For serious collectors of high‑end mechanical watches, an F.P. Journe piece is often seen less as a fashion object and more as a piece of contemporary horological history: a physical record of how one watchmaker, starting from restoration work in Paris, used deep knowledge of the past to propose new answers to the perennial problem of how best to measure time
Why the Story Resonates
What makes the F.P. Journe story compelling is not a romantic origin myth, but consistency between values, decisions, and outcomes.
From the beginning, Journe’s work has been guided by a few simple principles:
- A movement should be conceived and executed with a clear idea of what it contributes to chronometric precision or expressive watchmaking.
- Technical solutions from earlier centuries—such as remontoire, resonance, or detent escapements—should be understood deeply enough to be improved, not merely imitated.
- Independence in design and production is worth the cost in complexity and capital.
- Scarcity should result from high standards and realistic capacity, not marketing gimmicks.
- Relationships with collectors are long‑term, built on transparency and performance, not hype.
Seen against a global luxury market often driven by branding, volume, and short product cycles, this approach stands out.

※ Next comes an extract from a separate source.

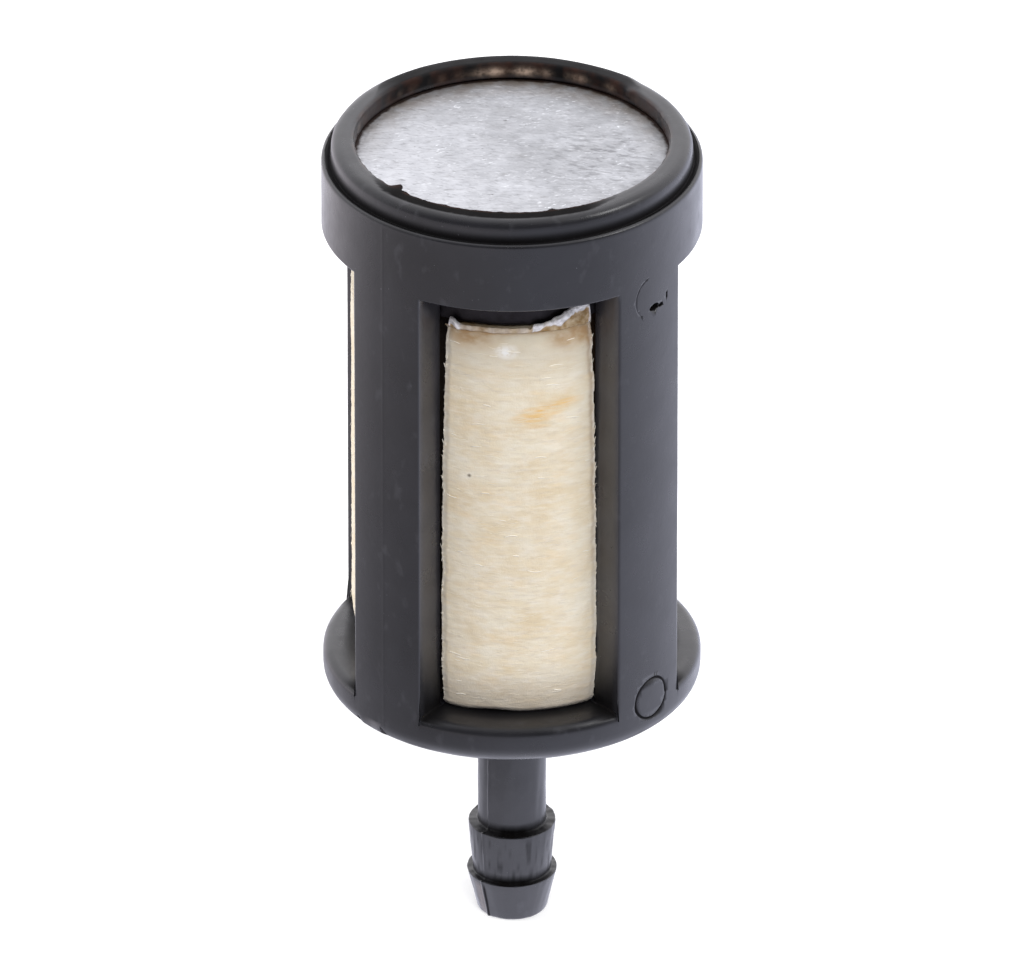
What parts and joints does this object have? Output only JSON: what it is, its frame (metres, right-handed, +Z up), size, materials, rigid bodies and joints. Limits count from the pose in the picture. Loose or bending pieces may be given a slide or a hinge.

It explains why, when discussions among knowledgeable enthusiasts turn to the most important independent watchmakers of the modern era, F.P. Journe is always on the shortlist.
The brand’s future will, over time, be less directly tied to François‑Paul Journe the individual. Yet the systems he has built—the manufacture, the boutiques, the training of watchmakers, the product philosophy—are designed to preserve the standards that made the name significant in the first place.
For readers and collectors who care about the substance behind a luxury mechanical watch, that continuity is ultimately what makes the F.P. Journe story worth following to the very end.